BLU-RAY SPECIAL EDITION FEATURES• New 4K digital restoration, with uncompressed monaural soundtrack• Audio commentary from 2006 by film scholar, critic, and festival programmer Tony Rayns• Au hasard Bresson, a 1967 documentary by Theodor Kotulla, featuring director Robert Bresson on the set of Mouchette• Segment of a 1967 episode of the French television series Cinéma, featuring on-set interviews with Bresson and actors Nadine Nortier and Jean-Claude Guilbert• Original theatrical trailer, cut by Jean-Luc Godard• PLUS: An essay by critic and poet Robert Polito
1967 • 81 minutes • Black & White • Monaural • In French with English subtitles • 1.66:1 aspect ratio

SYMBIOPSYCHOTAXIPLASM: TWO TAKES BY WILLIAM GREAVES
In his one-of-a-kind fiction/documentary hybrid Symbiopsychotaxiplasm Take One, the pioneering William Greaves presides over a beleaguered film crew in New York’s Central Park, leaving them to try to figure out what kind of movie they’re making. A couple enacts a break-up scenario over and over, a documentary crew films a crew filming the crew, locals wander casually into the frame: the project defies easy description. Yet this wildly innovative sixties counterculture landmark remains one of the most tightly focused and insightful movies ever made about making movies, expanded thirty-five years later by its unconventional follow up, Symbiopsychotaxiplasm Take 2½. The “sequel” sees Take One actors Audrey Henningham and Shannon Baker reunited in a more personal, metatheatrical exploration of the effects of the passage of time on technology, the artistic process, and relationships—real and fabricated.

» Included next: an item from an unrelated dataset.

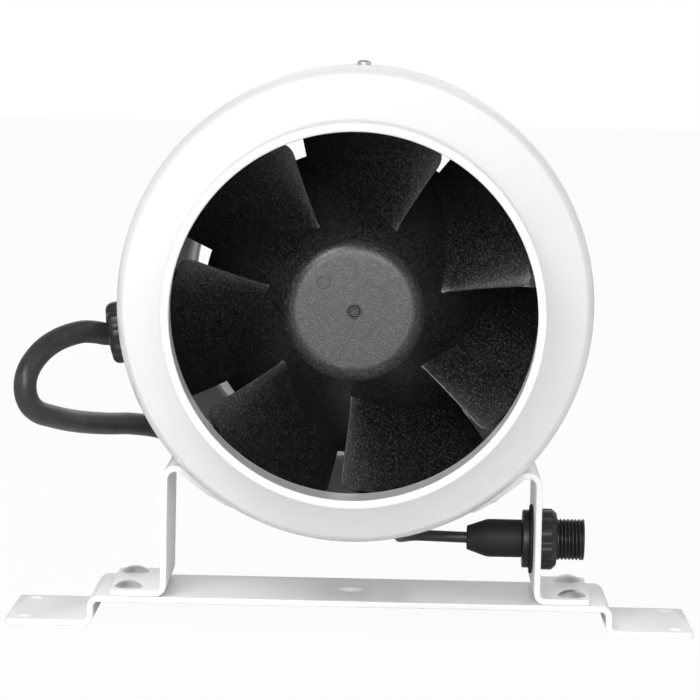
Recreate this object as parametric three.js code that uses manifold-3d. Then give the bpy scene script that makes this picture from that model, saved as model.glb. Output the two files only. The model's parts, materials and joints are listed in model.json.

DIRECTOR-APPROVED SPECIAL EDITION FEATURES• High-definition digital transfers of both films with uncompressed monaural soundtracks• Discovering William Greaves, a 2006 documentary on Greaves’s career, featuring Greaves, his wife and coproducer Louise Archambault, actor Ruby Dee, filmmaker St. Clair Bourne, and film scholar Scott MacDonald• Interview from 2006 with actor Steve Buscemi• Trailer• English subtitles for the deaf and hard of hearing• PLUS: An essay by critic Amy Taubin and production notes by Greaves for Take One.